Book Review
A Paradiso Year: Autumn and Winter Cooking by Denis Cotter
Tuesday 6 December 2005Cork University Press, €19.99
Denis Cotter's 'A Paradiso Year: Autumn and Winter Cooking' is a cook's celebration of seasonal cooking, crammed full of useful recipes and inspirational ideas for warming stews and soups, rich relaxed braises and roasts - all done without recourse to meat of any kind.
Cotter is, of course, the proprietor of Cork's award-winning Café Paradiso restaurant. Like the restaurant, his book is vegetarian but not specifically orientated towards vegetarians, and dishes like Roasted Butternut Squash with Chickpeas and Cumin or Thai Cabbage and Onion Soup with Coconut, Lime and Coriander will tempt even the most faithful meat-eater.

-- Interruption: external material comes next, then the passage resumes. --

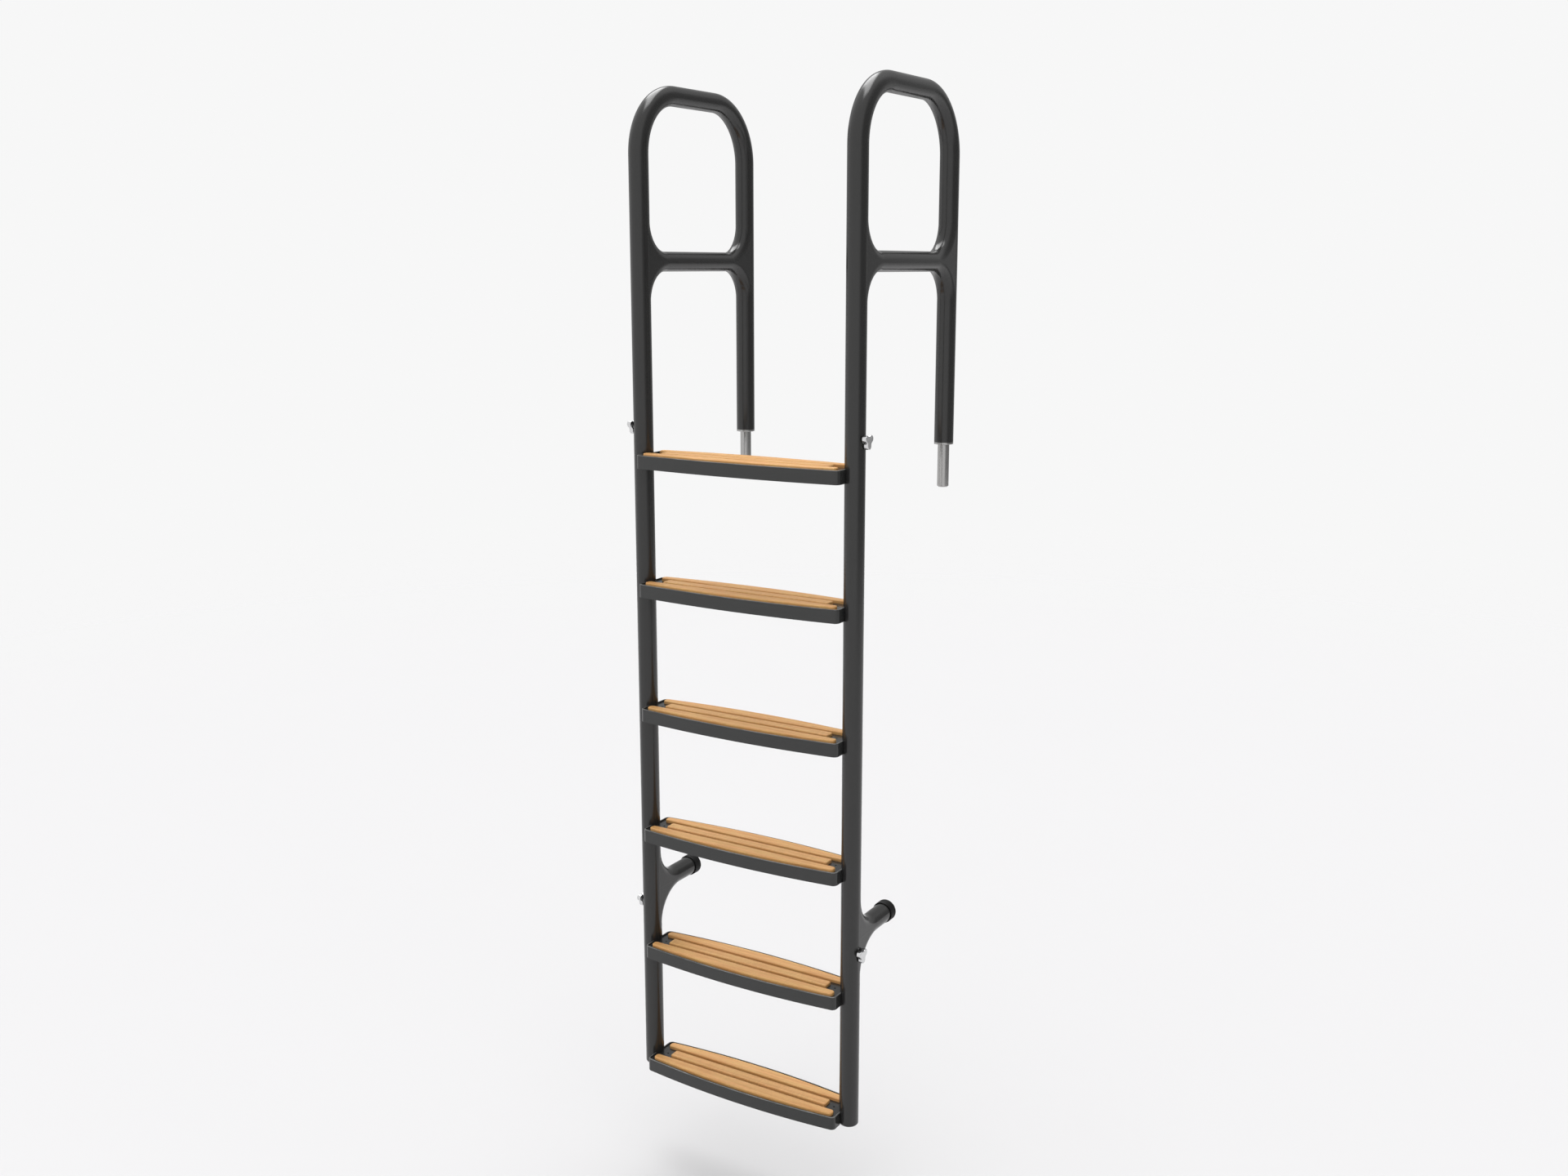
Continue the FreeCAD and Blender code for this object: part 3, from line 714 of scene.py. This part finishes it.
def studio():
    """Pale surround with a darker right side and one large soft box high behind on the left."""
    world = bpy.data.worlds.new("studio")
    bpy.context.scene.world = world
    tree = Tree(world)
    way = tree.node("TexCoord").outputs["Generated"]
    box_way = heading(-135, 71)
    box_side = np.cross((0, 0, 1), box_way)
    box_side /= np.linalg.norm(box_side)
    box_up = np.cross(box_way, box_side)
    facing = tree.dot(way, box_way)
    beside = tree.math("ABSOLUTE", tree.math("DIVIDE", tree.dot(way, box_side), facing))
    above = tree.math("ABSOLUTE", tree.math("DIVIDE", tree.dot(way, box_up), facing))
    inside = tree.math("MULTIPLY", tree.ramp(beside, 0.34, 0.16, smooth=True),
                       tree.ramp(above, 0.78, 0.50, smooth=True))
    inside = tree.math("MULTIPLY", inside, tree.math("GREATER_THAN", facing, 0.0))
    shade = tree.ramp(tree.dot(way, heading(112, 0)), 0.45, 0.85, smooth=True)
    height = tree.node("SeparateXYZ", {0: way}).outputs[2]
    shade = tree.math("MULTIPLY", shade, tree.ramp(height, -0.4, -0.1, smooth=True))
    behind = tree.ramp(tree.dot(way, heading(-160, 0)), 0.35, 0.85, smooth=True)
    dim = tree.math("MAXIMUM", tree.math("MULTIPLY", shade, 0.68), tree.math("MULTIPLY", behind, 0.48))
    level = tree.math("SUBTRACT", 0.93, dim)
    level = tree.math("ADD", level, tree.math("MULTIPLY", inside, 4.8))
    seen = tree.node("LightPath").outputs["Is Camera Ray"]
    light = tree.node("Background", {"Color": (1, 1, 1, 1), "Strength": level})
    plain = tree.node("Background", {"Color": BACKDROP, "Strength": 1.0})
    mixed = tree.node("MixShader", {0: seen, 1: light.outputs[0], 2: plain.outputs[0]})
    output = tree.node("OutputWorld")
    tree.feed(output.inputs["Surface"], mixed.outputs[0])
    return world


def floor():
    """Round pale floor that fades out at its rim and is open from below."""
    rim = circle((0, 0, FLOOR_Z), (1, 0, 0), (0, 1, 0), FLOOR_RADIUS, FLOOR_POINTS)
    mesh = bpy.data.meshes.new("floor")
    mesh.from_pydata([tuple(point) for point in rim], [], [tuple(range(FLOOR_POINTS))])
    made = bpy.data.objects.new("floor", mesh)
    bpy.context.scene.collection.objects.link(made)
    coat = bpy.data.materials.new("pale_floor")
    tree = Tree(coat)
    coords = tree.node("TexCoord").outputs["Object"]
    flat = tree.scaled(coords, (1.0, 1.0, 0.0))
    reach = tree.node("VectorMath", {0: flat}, operation="LENGTH").outputs["Value"]
    fade = tree.ramp(reach, 3.5, 8.5, smooth=True)
    cloud = tree.noise(coords, 3.0, 2.0)
    colour = tree.mix(cloud, (0.618, 0.614, 0.620, 1), (0.622, 0.618, 0.624, 1))
    matt = tree.node("BsdfDiffuse", {"Color": colour})
    glow = tree.node("Emission", {"Color": (0.931, 0.928, 0.934, 1), "Strength": 1.0})
    soft = tree.node("MixShader", {0: 0.15, 1: matt.outputs[0], 2: glow.outputs[0]})
    clear = tree.node("BsdfTransparent")
    below = tree.node("NewGeometry").outputs["Backfacing"]
    gone = tree.math("MAXIMUM", fade, below)
    mixed = tree.node("MixShader", {0: gone, 1: soft.outputs[0], 2: clear.outputs[0]})
    output = tree.node("OutputMaterial")
    tree.feed(output.inputs["Surface"], mixed.outputs[0])
    mesh.materials.append(coat)


def camera():
    lens = bpy.data.cameras.new("camera")
    lens.lens = 35
    lens.sensor_width = 36
    made = bpy.data.objects.new("camera", lens)
    bpy.context.scene.collection.objects.link(made)
    made.location = (1.61679, -2.89440, 0.36363)
    made.rotation_euler = (math.radians(78.0814), 0, math.radians(31.3293))
    bpy.context.scene.camera = made


studio()
floor()
camera()
bpy.context.scene.view_settings.view_transform = "Standard"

Divided into three chapters - Autumn, Winter and Early Spring - Cotter balances the impatience and bounty of summer with more solid cold-weather crops of vegetables. Pumpkins and leeks are what he calls the bedrock of his cooking but there is also plenty of attention paid to clementines, roots, cauliflower and, as the weather starts to brighten up, spring greens and purple sprouting broccoli.

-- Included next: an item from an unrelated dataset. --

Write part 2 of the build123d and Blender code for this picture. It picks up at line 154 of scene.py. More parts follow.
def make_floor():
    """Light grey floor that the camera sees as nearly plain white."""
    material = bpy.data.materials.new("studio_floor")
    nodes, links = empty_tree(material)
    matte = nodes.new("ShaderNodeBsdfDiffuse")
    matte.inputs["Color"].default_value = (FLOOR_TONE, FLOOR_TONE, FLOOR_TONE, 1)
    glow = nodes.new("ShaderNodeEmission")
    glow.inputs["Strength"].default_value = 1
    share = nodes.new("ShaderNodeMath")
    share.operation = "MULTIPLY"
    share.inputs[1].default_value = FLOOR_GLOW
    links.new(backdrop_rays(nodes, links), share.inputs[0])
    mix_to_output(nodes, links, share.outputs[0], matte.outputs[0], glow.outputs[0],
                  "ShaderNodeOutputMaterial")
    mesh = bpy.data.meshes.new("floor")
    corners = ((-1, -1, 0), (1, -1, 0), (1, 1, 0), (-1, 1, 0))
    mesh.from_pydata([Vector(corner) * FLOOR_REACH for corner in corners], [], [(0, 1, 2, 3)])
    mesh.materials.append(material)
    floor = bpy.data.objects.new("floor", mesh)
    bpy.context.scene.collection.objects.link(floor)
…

Many of the recipes have several sections and seem to be very restaurant orientated but Cotter, refreshingly, points out that they are as much reference points as definite instructions. Risotto of Leeks, Butternut Squash and Sage with Pumpkinseed Oil and Braised Lentils is a case in point but it's easy to break dishes like this down to the constituent, and more manageable, parts.
A truly innovative cookbook, 'Autumn and Winter Cooking' is a companion piece to Cotter's 'Spring and Summer Cooking'. Both books draw their recipes from his 'Paradiso Seasons', the winner of the Best Vegetarian Book in the World Award for 2003. On the strength of this, it's time to invest in a few more Denis Cotter cookbooks.